- _GIVEN MATERIAL_:
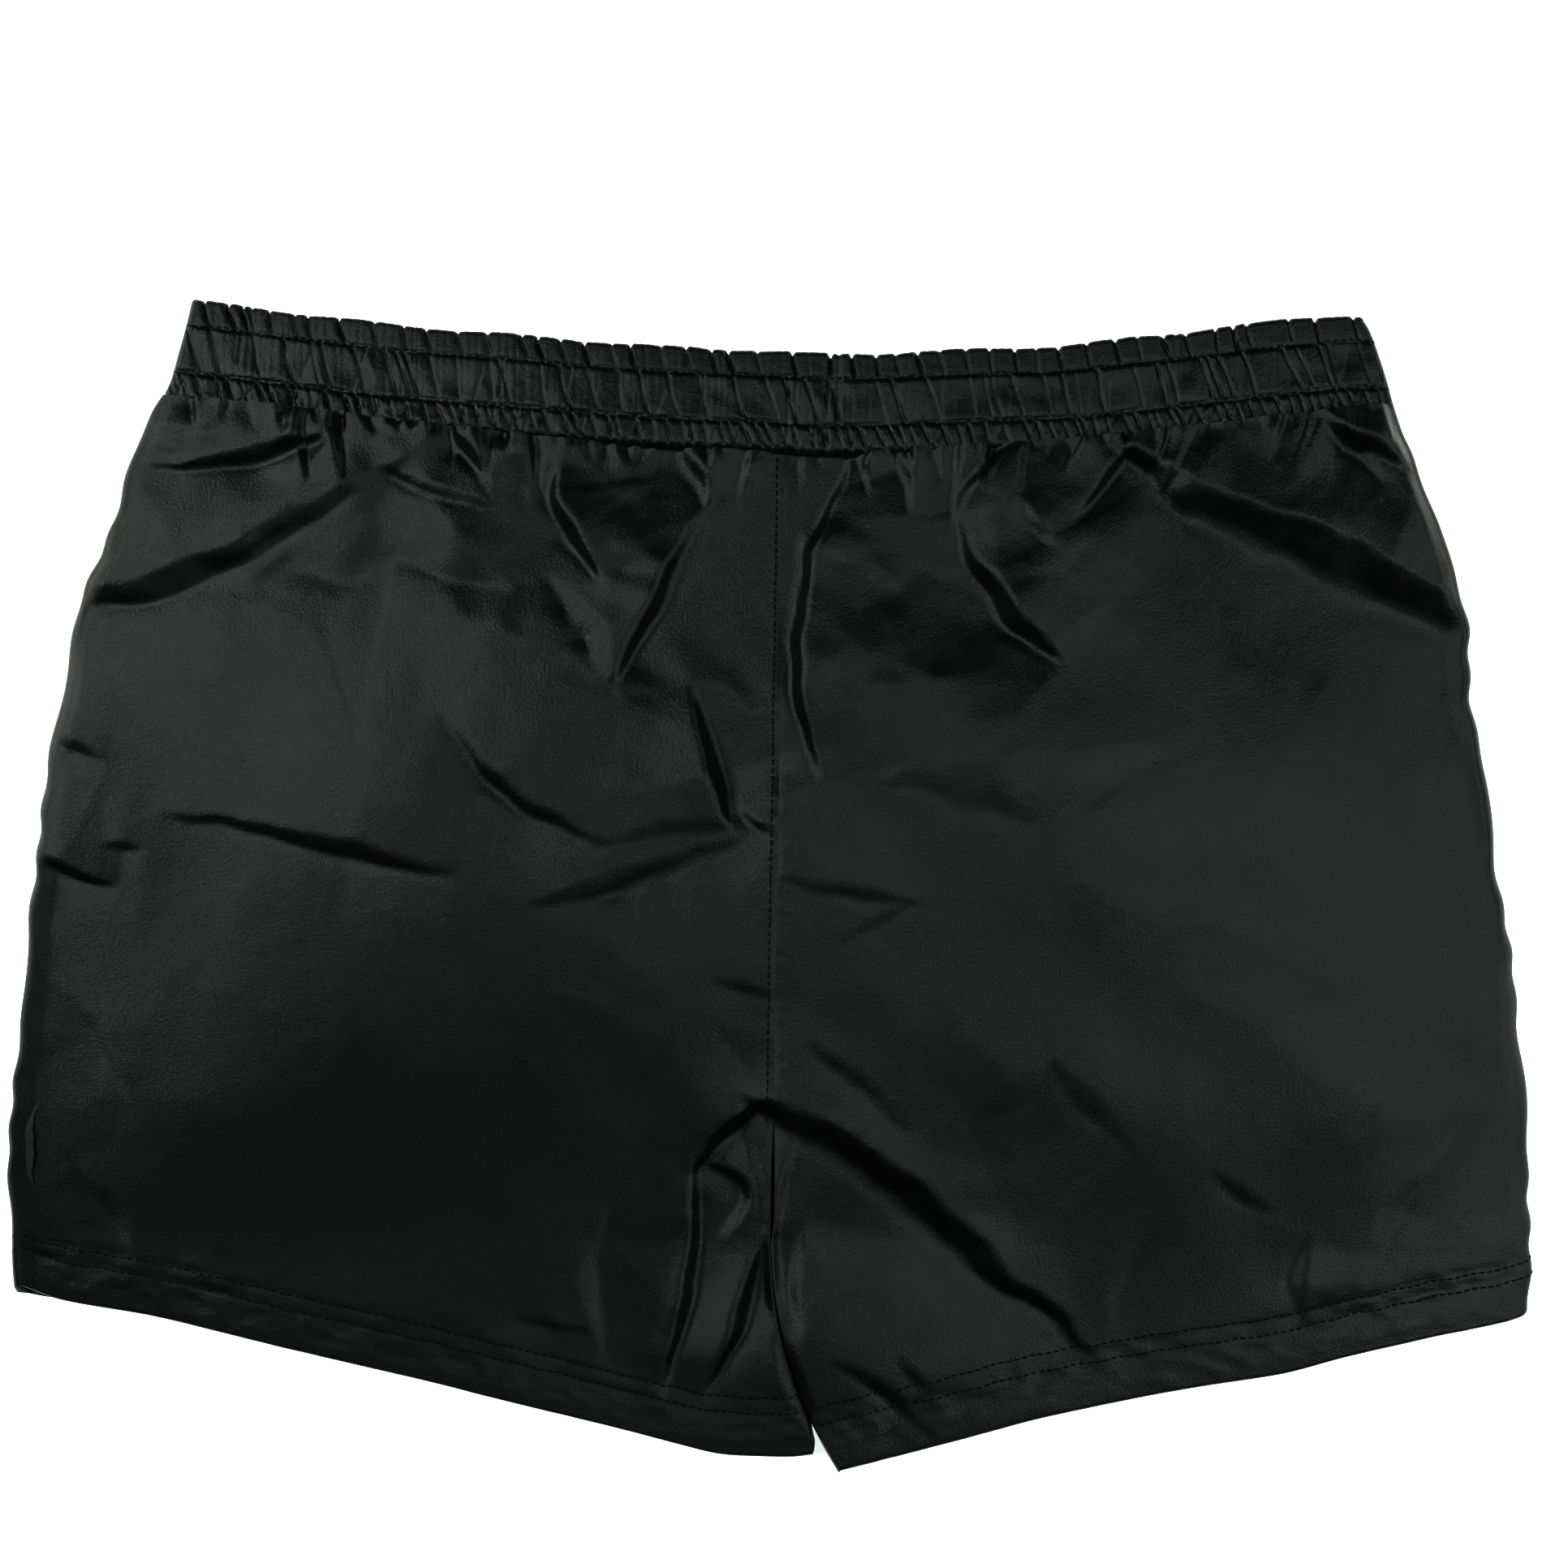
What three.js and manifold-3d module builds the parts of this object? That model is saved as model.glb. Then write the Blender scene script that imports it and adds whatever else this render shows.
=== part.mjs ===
import * as THREE from 'three';
import { mergeVertices } from 'three/addons/utils/BufferGeometryUtils.js';
import Module from 'manifold-3d';

// Elasticated nylon sport shorts, lying flat on their front with the back up.
// Millimetres. +Z is up, +Y runs towards the waist and +X to the wearer's right.
// The origin is on the ground under the middle of the outline.
//
// The shorts are two layers of cloth: the back layer on top and the front layer underneath.
// Across the body they form one flattened tube, and below the crotch one tube per leg.
// At a seam both layers roll over by a quarter turn and meet at half the lying height.

// ---- Outline, lying flat ----
const waistWidth = 448; // relaxed waistband, across its top edge
const bandBottomWidth = 462; // waistband, across its bottom edge
const seatWidth = 474; // body, just under the waistband
const hemWidth = 583; // both legs, across the outer hem corners
const sideLength = 377; // waist corner to hem corner
const overallLength = 442; // waist corner to the tip of a leg's hem, along Y
const backRise = 330; // middle of the waist edge to the crotch
const waistDip = 17.5; // the middle of the waist edge lies this far below its corners
const sideCurve = 2.2; // how soon the side edges swing out to the full width
const hemCurve = 1.15; // how evenly the hems slope down to their inner tips
const legLean = 26; // the legs lie swung towards +X by this much at the hems
const legSpread = 5; // half the gap between the legs at the hems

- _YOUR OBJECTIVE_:
Write out a verbatim copy of the data, beginning with its first line and ending with the line that contains "the lying height.".

- _WRITTEN SOLUTION_:
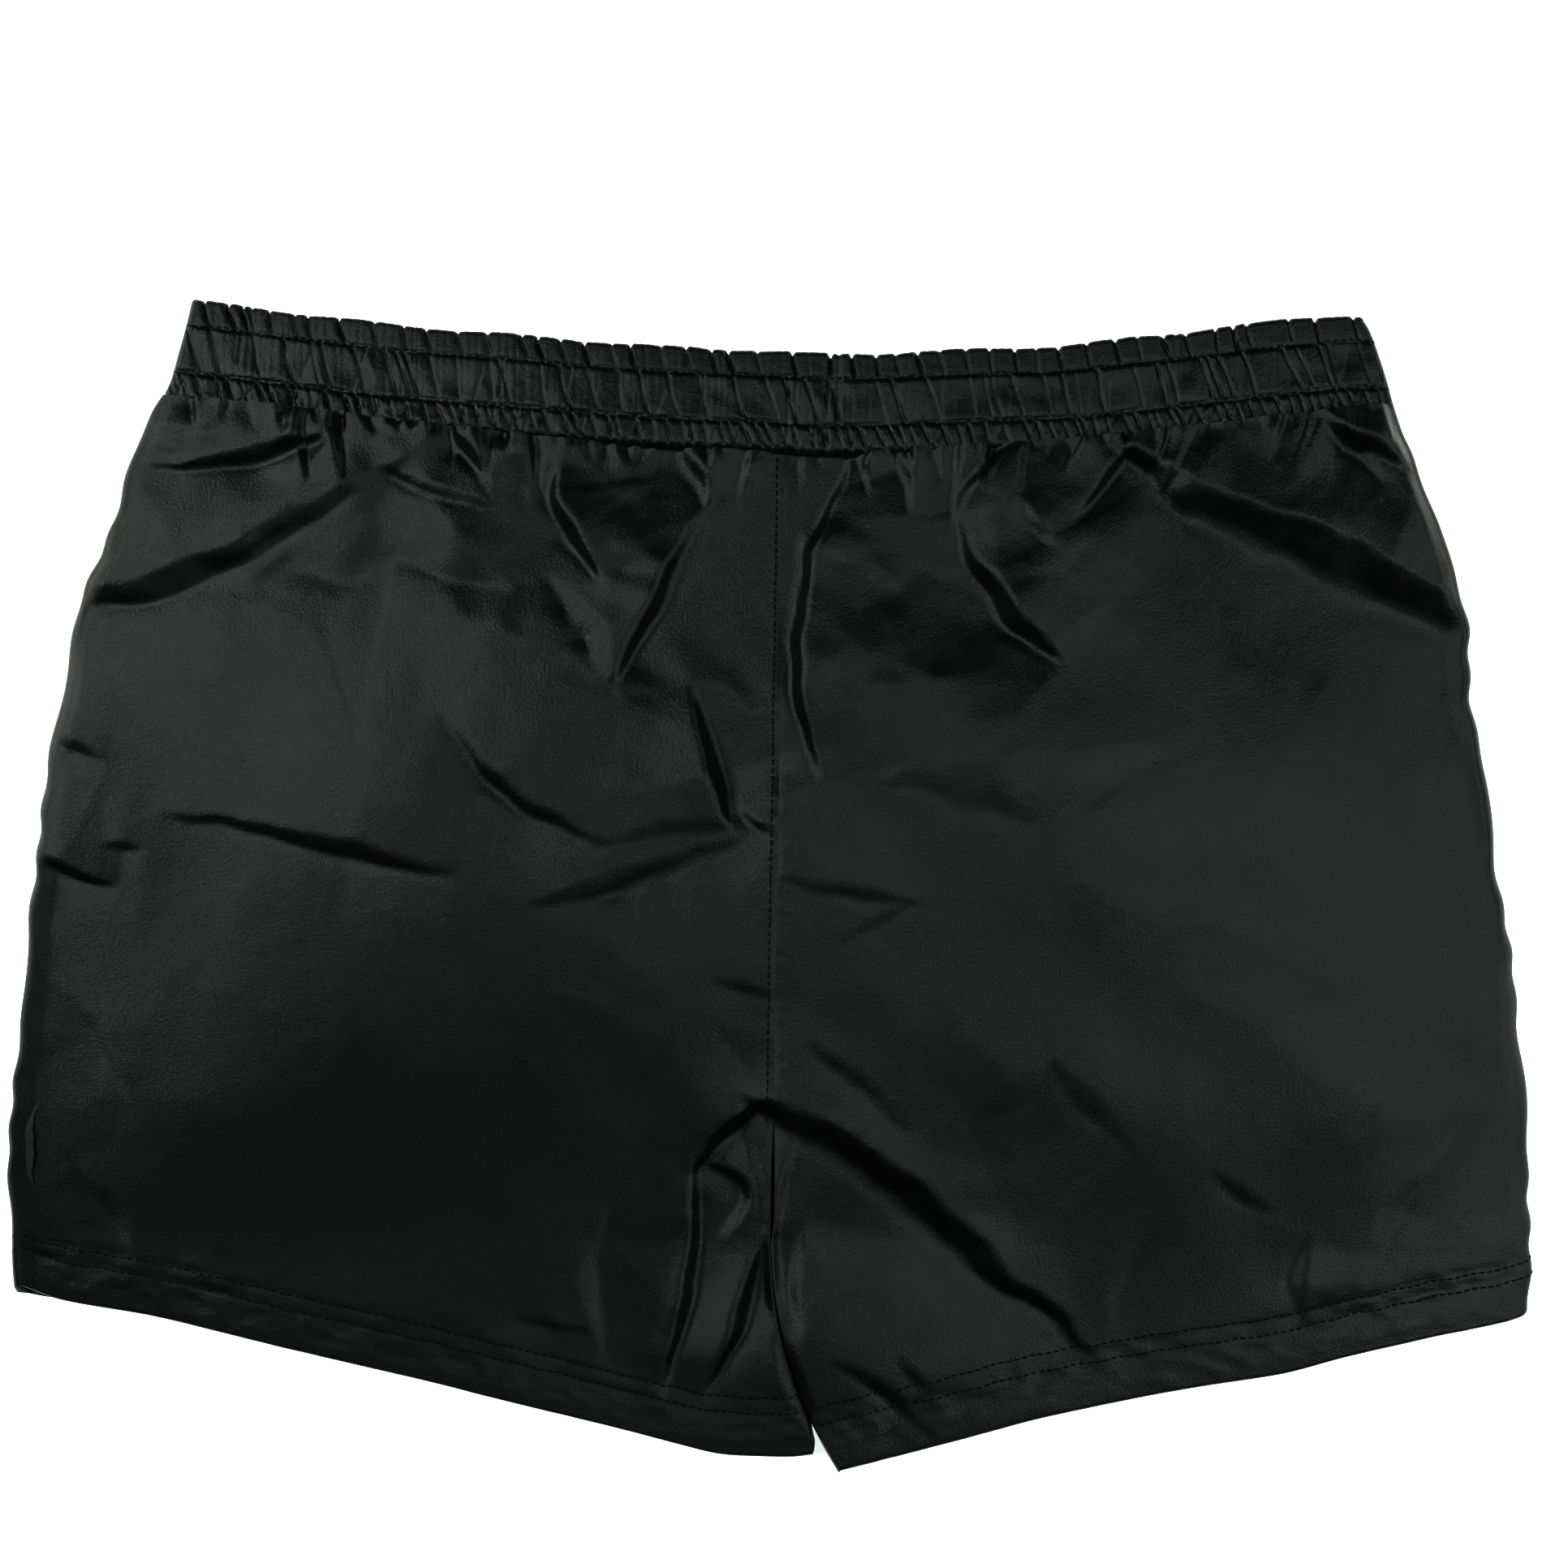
What three.js and manifold-3d module builds the parts of this object? That model is saved as model.glb. Then write the Blender scene script that imports it and adds whatever else this render shows.
=== part.mjs ===
import * as THREE from 'three';
import { mergeVertices } from 'three/addons/utils/BufferGeometryUtils.js';
import Module from 'manifold-3d';

// Elasticated nylon sport shorts, lying flat on their front with the back up.
// Millimetres. +Z is up, +Y runs towards the waist and +X to the wearer's right.
// The origin is on the ground under the middle of the outline.
//
// The shorts are two layers of cloth: the back layer on top and the front layer underneath.
// Across the body they form one flattened tube, and below the crotch one tube per leg.
// At a seam both layers roll over by a quarter turn and meet at half the lying height.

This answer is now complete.